### EXERCISE DIRECTIONS
Start at the line containing "add('pot', pot(), COLOURS.pot, 0.35);", stop at the line containing "bpy.data.objects.remove(obj)", and set down every line in that stretch exactly as written, and nothing else.

Modeling code records:
● ● ●
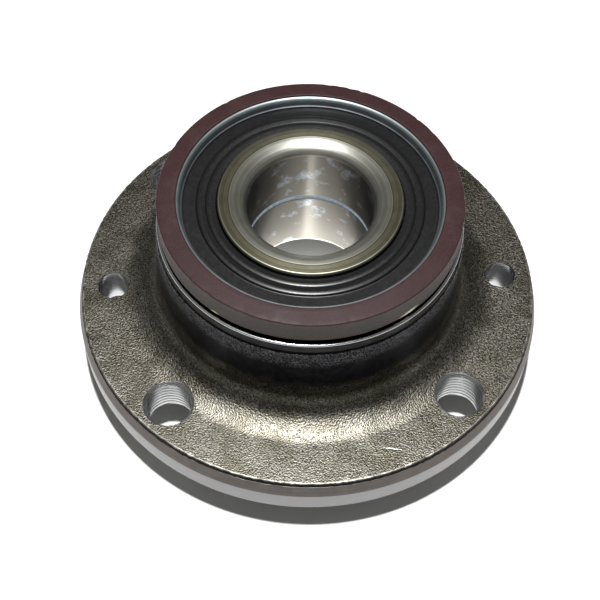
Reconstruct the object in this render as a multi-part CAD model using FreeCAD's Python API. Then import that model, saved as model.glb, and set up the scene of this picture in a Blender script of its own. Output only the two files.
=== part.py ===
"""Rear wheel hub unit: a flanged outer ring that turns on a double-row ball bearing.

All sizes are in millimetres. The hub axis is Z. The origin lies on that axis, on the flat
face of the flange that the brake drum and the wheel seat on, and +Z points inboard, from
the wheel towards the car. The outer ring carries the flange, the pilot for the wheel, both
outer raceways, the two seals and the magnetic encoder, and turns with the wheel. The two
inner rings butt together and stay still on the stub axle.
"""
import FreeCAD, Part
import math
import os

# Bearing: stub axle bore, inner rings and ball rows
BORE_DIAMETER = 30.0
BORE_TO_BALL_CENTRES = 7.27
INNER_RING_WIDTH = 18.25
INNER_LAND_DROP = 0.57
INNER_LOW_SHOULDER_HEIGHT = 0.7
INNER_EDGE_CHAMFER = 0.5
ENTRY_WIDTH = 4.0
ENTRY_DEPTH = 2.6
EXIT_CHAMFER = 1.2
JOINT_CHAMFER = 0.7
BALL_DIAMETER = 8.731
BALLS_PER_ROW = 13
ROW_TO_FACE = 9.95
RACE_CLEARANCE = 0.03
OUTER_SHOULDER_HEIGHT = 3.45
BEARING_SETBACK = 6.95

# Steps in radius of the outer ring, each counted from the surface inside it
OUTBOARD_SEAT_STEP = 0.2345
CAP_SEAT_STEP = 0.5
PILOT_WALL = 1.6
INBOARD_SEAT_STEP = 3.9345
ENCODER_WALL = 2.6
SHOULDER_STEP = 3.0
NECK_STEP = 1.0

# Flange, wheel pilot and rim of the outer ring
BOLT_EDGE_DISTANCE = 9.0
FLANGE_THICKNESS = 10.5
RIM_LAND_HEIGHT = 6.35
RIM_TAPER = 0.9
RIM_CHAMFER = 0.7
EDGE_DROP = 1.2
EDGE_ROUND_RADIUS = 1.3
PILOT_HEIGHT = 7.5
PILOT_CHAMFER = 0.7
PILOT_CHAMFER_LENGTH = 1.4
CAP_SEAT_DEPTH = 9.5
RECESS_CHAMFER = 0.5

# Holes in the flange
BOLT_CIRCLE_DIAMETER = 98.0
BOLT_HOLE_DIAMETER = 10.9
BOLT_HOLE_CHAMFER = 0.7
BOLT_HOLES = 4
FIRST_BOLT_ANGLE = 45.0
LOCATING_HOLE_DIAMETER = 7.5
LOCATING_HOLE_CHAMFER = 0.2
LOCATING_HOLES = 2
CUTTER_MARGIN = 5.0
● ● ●
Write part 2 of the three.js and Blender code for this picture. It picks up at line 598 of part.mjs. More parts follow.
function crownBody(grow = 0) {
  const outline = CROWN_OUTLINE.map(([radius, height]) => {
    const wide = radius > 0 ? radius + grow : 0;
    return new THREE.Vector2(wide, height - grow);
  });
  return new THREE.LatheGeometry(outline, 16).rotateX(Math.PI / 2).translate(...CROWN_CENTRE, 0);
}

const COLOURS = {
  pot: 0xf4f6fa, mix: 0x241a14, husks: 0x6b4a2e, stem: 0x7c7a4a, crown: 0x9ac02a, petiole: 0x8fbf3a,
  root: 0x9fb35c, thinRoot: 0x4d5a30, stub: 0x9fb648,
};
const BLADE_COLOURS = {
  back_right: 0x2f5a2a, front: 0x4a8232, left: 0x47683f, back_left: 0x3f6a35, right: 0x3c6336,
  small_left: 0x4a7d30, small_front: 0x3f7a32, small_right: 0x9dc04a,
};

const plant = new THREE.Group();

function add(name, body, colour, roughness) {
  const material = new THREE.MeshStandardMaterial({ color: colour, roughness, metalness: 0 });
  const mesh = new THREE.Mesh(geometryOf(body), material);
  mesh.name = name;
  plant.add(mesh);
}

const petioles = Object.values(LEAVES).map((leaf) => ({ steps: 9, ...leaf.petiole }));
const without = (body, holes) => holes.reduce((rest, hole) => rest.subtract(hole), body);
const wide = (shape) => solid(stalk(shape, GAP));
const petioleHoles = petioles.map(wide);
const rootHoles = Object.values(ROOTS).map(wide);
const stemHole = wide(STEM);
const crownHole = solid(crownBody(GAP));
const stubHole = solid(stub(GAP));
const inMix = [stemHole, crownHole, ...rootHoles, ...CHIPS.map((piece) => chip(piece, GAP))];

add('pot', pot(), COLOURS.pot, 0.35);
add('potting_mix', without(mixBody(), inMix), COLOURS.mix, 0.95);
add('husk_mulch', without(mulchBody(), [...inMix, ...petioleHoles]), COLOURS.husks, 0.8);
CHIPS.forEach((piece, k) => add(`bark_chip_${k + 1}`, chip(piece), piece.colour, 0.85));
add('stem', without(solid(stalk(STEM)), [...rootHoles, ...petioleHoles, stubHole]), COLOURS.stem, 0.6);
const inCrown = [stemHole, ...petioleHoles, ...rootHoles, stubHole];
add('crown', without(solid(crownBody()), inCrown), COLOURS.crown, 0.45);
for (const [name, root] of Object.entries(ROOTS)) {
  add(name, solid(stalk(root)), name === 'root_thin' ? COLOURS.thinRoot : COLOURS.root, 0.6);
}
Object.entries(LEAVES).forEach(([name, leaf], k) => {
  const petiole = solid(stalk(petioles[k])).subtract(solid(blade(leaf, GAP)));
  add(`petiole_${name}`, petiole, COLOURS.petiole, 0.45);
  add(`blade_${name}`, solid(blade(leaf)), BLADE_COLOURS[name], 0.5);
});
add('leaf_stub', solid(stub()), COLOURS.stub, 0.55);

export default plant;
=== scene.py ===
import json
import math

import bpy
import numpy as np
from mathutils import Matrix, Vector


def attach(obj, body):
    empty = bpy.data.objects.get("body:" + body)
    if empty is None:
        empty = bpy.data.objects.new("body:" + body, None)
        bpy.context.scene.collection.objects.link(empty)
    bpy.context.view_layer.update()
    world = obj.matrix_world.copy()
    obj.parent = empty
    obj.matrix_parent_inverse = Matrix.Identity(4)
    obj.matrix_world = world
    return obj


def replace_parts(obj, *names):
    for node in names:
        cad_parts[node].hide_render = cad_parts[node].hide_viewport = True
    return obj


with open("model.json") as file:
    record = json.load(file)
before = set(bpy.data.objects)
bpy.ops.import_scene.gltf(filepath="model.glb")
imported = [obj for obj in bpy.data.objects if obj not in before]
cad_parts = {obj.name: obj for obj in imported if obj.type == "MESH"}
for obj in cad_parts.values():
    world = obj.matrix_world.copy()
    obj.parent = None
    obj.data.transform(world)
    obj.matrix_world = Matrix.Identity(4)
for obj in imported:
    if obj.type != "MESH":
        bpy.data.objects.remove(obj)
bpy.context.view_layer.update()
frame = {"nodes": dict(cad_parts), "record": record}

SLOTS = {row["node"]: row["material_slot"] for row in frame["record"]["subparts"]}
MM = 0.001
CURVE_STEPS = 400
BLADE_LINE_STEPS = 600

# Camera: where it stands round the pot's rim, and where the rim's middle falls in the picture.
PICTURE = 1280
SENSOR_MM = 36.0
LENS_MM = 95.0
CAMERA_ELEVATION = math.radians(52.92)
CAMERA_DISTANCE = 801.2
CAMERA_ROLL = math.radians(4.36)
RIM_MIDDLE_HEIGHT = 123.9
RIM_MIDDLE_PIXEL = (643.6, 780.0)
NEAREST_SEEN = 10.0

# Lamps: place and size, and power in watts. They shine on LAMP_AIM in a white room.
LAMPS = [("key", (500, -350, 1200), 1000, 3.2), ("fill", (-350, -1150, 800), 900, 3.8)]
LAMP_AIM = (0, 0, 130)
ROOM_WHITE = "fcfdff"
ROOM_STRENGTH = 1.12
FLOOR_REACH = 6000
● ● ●
### OUTPUT FOR THIS EXERCISE
add('pot', pot(), COLOURS.pot, 0.35);
add('potting_mix', without(mixBody(), inMix), COLOURS.mix, 0.95);
add('husk_mulch', without(mulchBody(), [...inMix, ...petioleHoles]), COLOURS.husks, 0.8);
CHIPS.forEach((piece, k) => add(`bark_chip_${k + 1}`, chip(piece), piece.colour, 0.85));
add('stem', without(solid(stalk(STEM)), [...rootHoles, ...petioleHoles, stubHole]), COLOURS.stem, 0.6);
const inCrown = [stemHole, ...petioleHoles, ...rootHoles, stubHole];
add('crown', without(solid(crownBody()), inCrown), COLOURS.crown, 0.45);
for (const [name, root] of Object.entries(ROOTS)) {
  add(name, solid(stalk(root)), name === 'root_thin' ? COLOURS.thinRoot : COLOURS.root, 0.6);
}
Object.entries(LEAVES).forEach(([name, leaf], k) => {
  const petiole = solid(stalk(petioles[k])).subtract(solid(blade(leaf, GAP)));
  add(`petiole_${name}`, petiole, COLOURS.petiole, 0.45);
  add(`blade_${name}`, solid(blade(leaf)), BLADE_COLOURS[name], 0.5);
});
add('leaf_stub', solid(stub()), COLOURS.stub, 0.55);

export default plant;
=== scene.py ===
import json
import math

import bpy
import numpy as np
from mathutils import Matrix, Vector


def attach(obj, body):
    empty = bpy.data.objects.get("body:" + body)
    if empty is None:
        empty = bpy.data.objects.new("body:" + body, None)
        bpy.context.scene.collection.objects.link(empty)
    bpy.context.view_layer.update()
    world = obj.matrix_world.copy()
    obj.parent = empty
    obj.matrix_parent_inverse = Matrix.Identity(4)
    obj.matrix_world = world
    return obj


def replace_parts(obj, *names):
    for node in names:
        cad_parts[node].hide_render = cad_parts[node].hide_viewport = True
    return obj


with open("model.json") as file:
    record = json.load(file)
before = set(bpy.data.objects)
bpy.ops.import_scene.gltf(filepath="model.glb")
imported = [obj for obj in bpy.data.objects if obj not in before]
cad_parts = {obj.name: obj for obj in imported if obj.type == "MESH"}
for obj in cad_parts.values():
    world = obj.matrix_world.copy()
    obj.parent = None
    obj.data.transform(world)
    obj.matrix_world = Matrix.Identity(4)
for obj in imported:
    if obj.type != "MESH":
        bpy.data.objects.remove(obj)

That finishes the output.